- Episode no.: Series 5 Episode 10
- Directed by: David Croft
- Story by: Jimmy Perry and David Croft
- Original air date: 8 December 1972
- Running time: 30 minutes

Episode chronology
| ← Previous "When Did You Last See Your Money?" | Next → "A Brush with the Law" |

= Brain Versus Brawn =

"Brain Versus Brawn" is the tenth episode of the fifth series of the British comedy series Dad's Army. It was originally transmitted on 8 December 1972. It was also adapted for radio and broadcast as part of the second radio series in 1975. This was the highest-rated episode of Dad's Army, with 18.5 million viewers.

==Synopsis==
The platoon dress up as firemen in order to infiltrate an enemy camp during a training exercise.

==Plot==
At a Rotary Club dinner for several prominent people of the town, representing professions and crafts, the middle-class Mainwaring tries to ingratiate himself further with the upper classes, with little success. As he talks to Jones (who is representing the butchers), he is annoyed when he discovers that Walker is in attendance as well, mostly because he was the one who supplied all the food and drink for the event. Whilst talking with Colonel Pritchard, Jones and Walker are hurt to discover that their platoon is being left out of exercises training a new unit of commandos made of various Home Guard personnel, in a scheme dreamt up by the Training Major. Mainwaring calls the idea a "farce", claiming that the commandos use "brute force" rather than cunning and intellect, a notion that the others agree with. Pritchard offers to get them involved in the exercises to let them prove their point, which they eagerly accept.
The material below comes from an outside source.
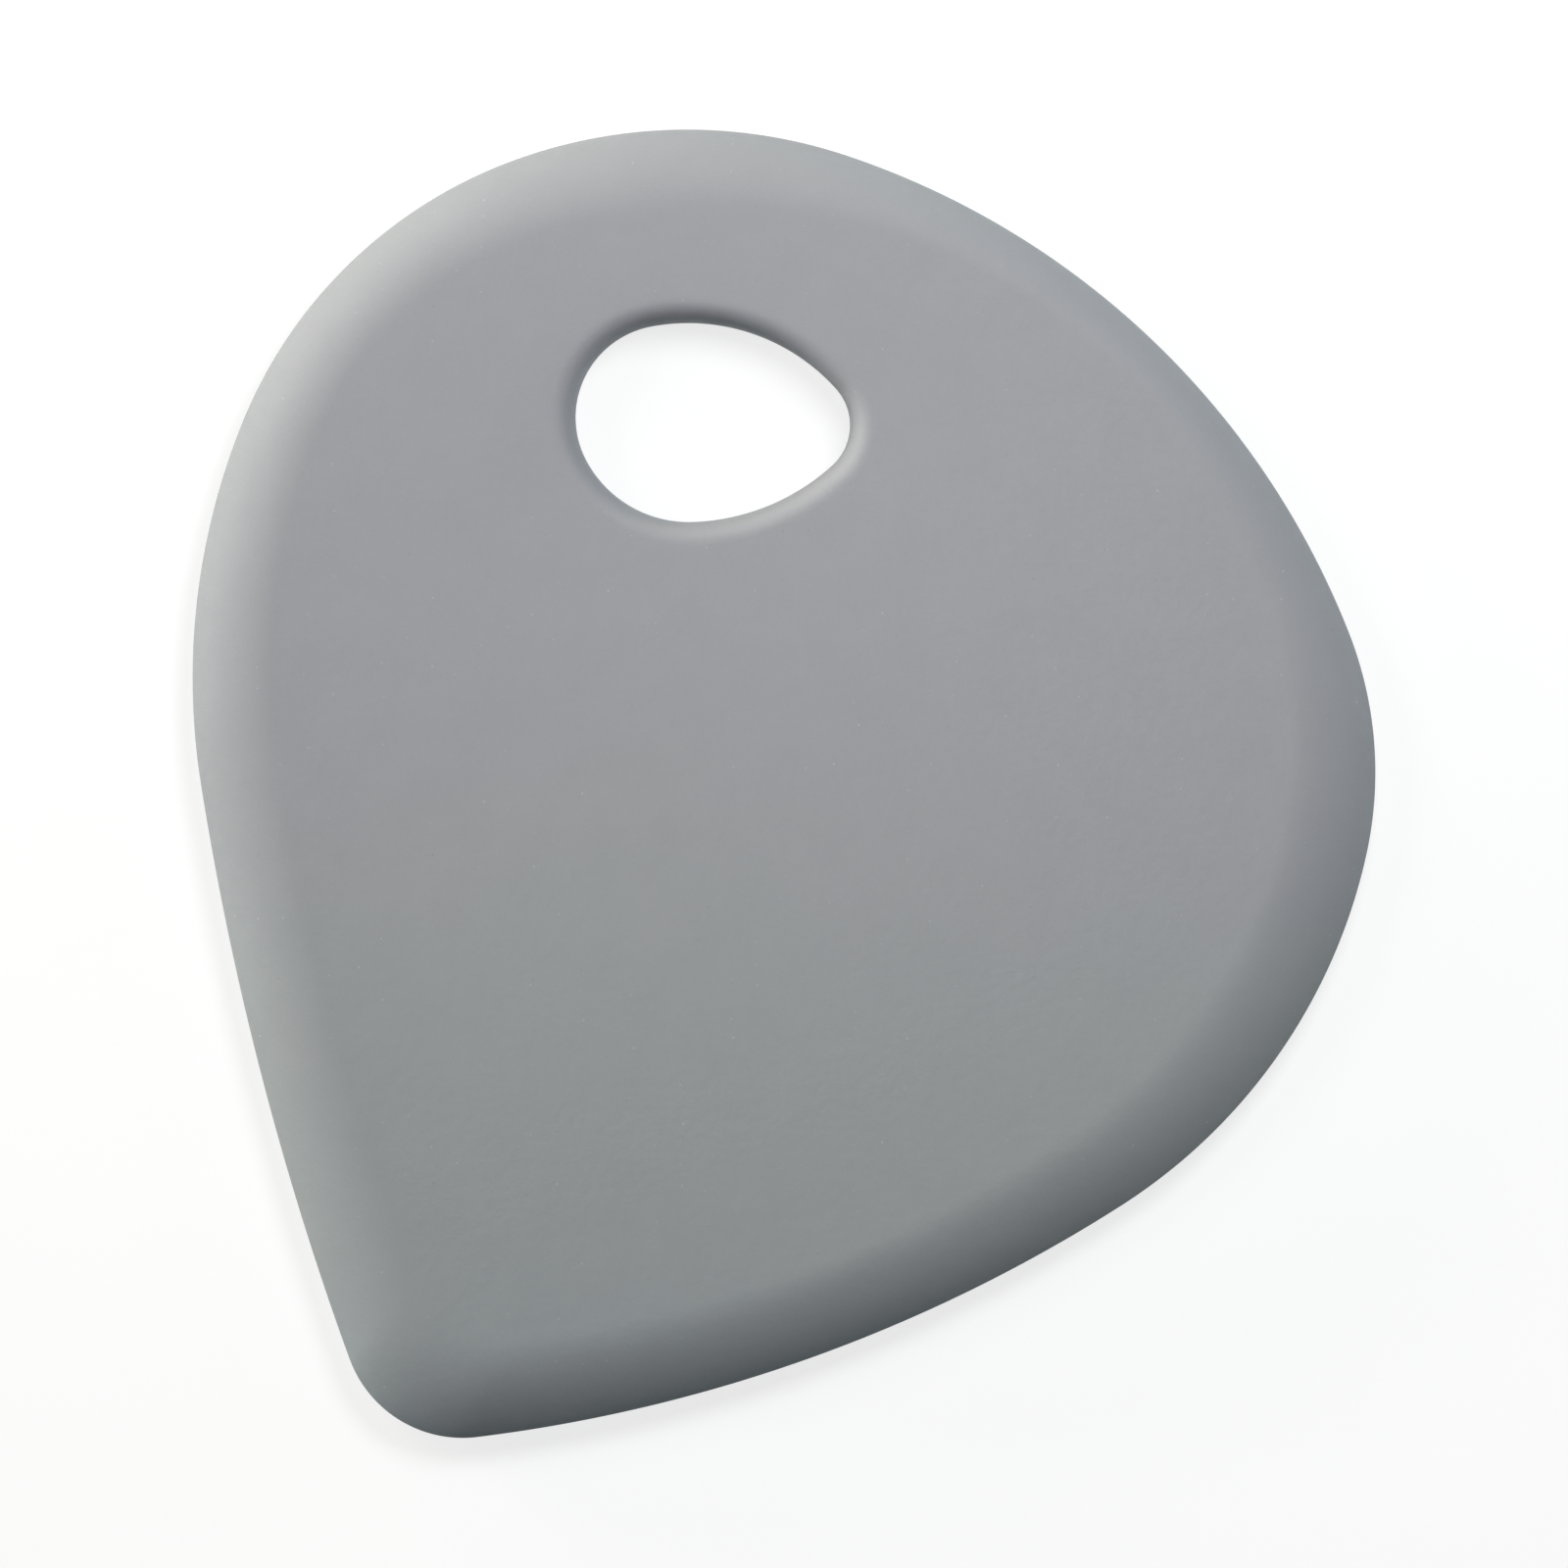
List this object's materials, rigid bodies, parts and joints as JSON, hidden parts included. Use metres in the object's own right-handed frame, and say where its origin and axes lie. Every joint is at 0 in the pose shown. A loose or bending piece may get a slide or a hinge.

The platoon is challenged to plant a dummy bomb in the Officer-in-Charge's office located inside a secure compound, which is protected by a guarded bridge. After exhaustive suggestion taking from the others, they decide that they need a scheme to cross both the bridge and get into the compound; Walker then claims that he has something in a warehouse near the compound that can help, and explains his plan: they disguise themselves as firemen, as it would allow them to enter the office to plant the dummy bomb. To assist in this plan, they get a "secret agent" to travel to the compound and start a fire in some wooden crates that would be left near the compound in advance.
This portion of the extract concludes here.